Sunday, June 03, 2007

I'm sure all of you who visit here regularly are shocked that I haven't been blogging about this weekend's Red Sox-Yankees series at Fenway. That's because I didn't see a second of the first two games. We were in the Berkshires at the Isabella Freedman Jewish Retreat Center for the Jewish Multiracial Network's annual retreat.

What's this all about, you ask? The JMN is a support group of Jews who are not the typical white, eastern European types. As many of you know, my kids are adopted from Korea. A while back, A. was searching for organizations that might gather Jewish parents with non-white children. We know plenty of adoptive families, but very few other Jewish families. So, A. discovered this organization and we attended a meeting of a local group a couple of months ago in Providence.

We had a great time. The kids hit it off really well with the other kids and we really enjoyed meeting the parents. They told us we should go out to the annual retreat, and we decided to give it a shot.

If anything, the retreat exceeded our expectations. There were 180 people there: not just adoptive families like ours, but also multi-racial couples and other people of color who have converted to Judaism.

There was programming for the kids throughout the weekend and they had a great time and really made some connections with a lot of the other kids. Along with reconnecting with the people we met in Providence, we met many wonderful people from around the northeast.

The setting was beautiful, too. Set among the Berkshire hills, the Freedman Center is on 450 acres of land, including two lakes. The four of us slept in a comfortable room in a cabin on the grounds. The setting was very relaxing.
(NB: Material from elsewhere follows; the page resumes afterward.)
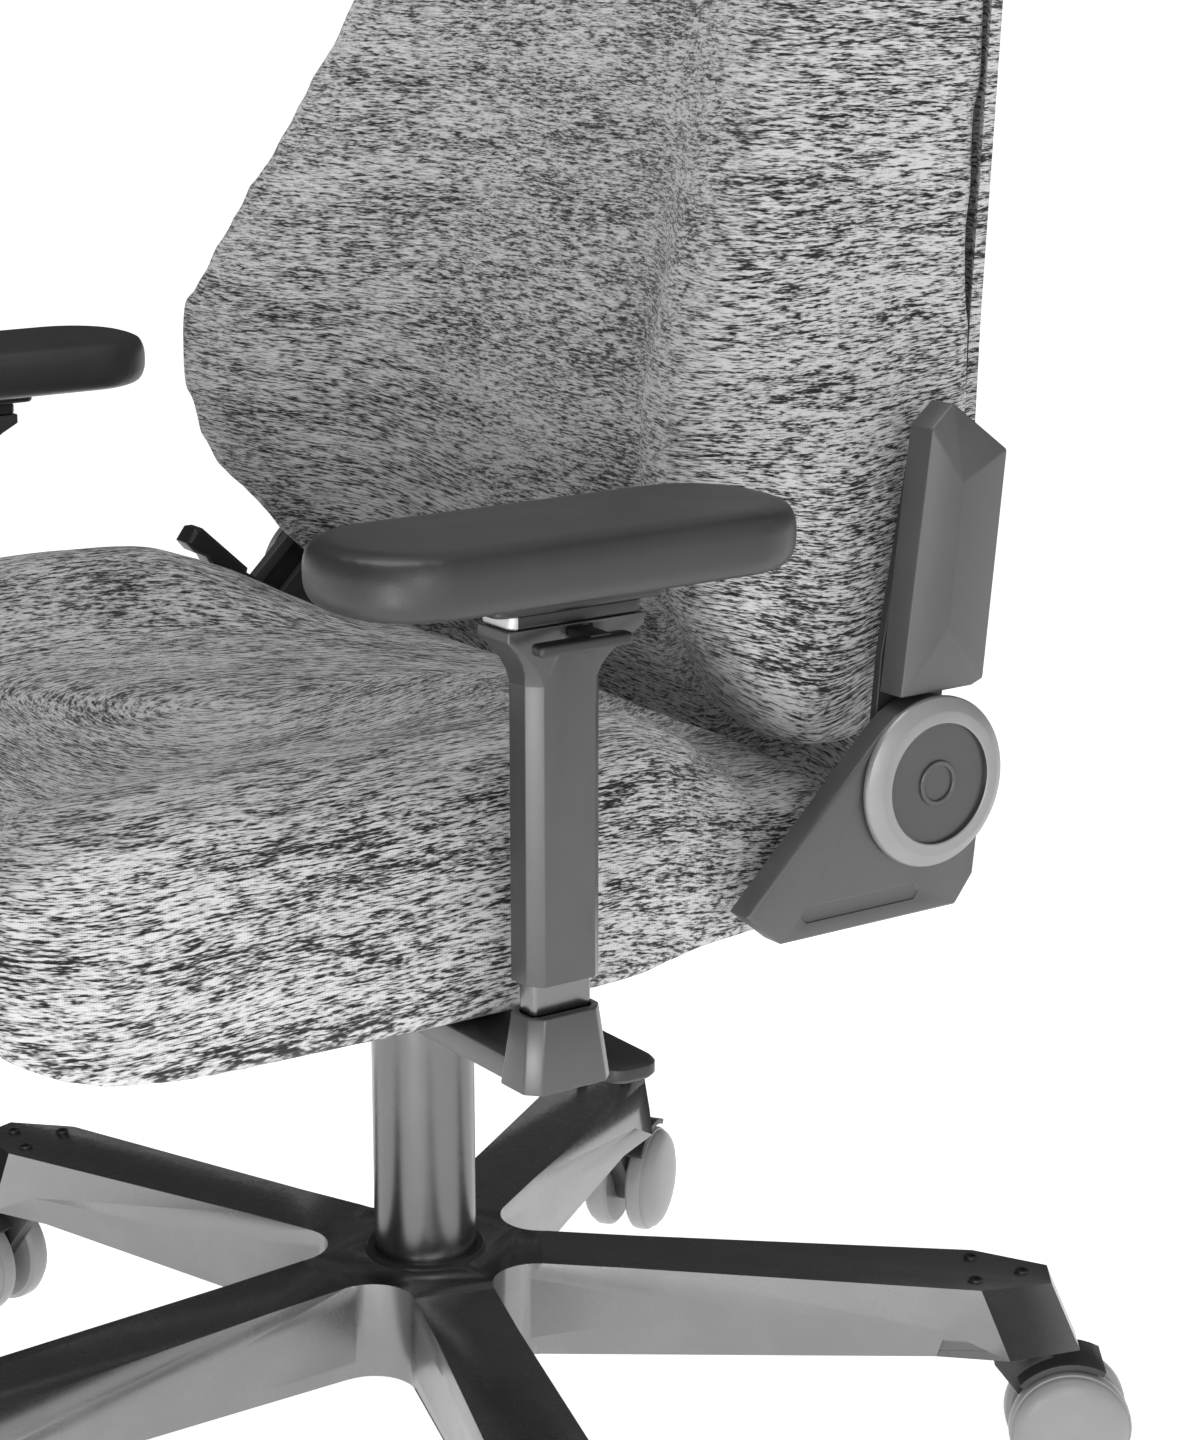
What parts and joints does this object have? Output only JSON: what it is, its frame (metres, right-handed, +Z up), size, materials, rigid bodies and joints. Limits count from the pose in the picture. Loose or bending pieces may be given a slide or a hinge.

Although we were only gone for about 48 hours, I really feel like I got away. No TV, no Internet, although they did have wireless access and computers set up; I did have to keep up with the Sox after all! I spent less than 10 minutes online, however. I came back feeling very refreshed.

So back to reality tomorrow, but it was a great weekend. Back to your regularly scheduled baseball talk this week.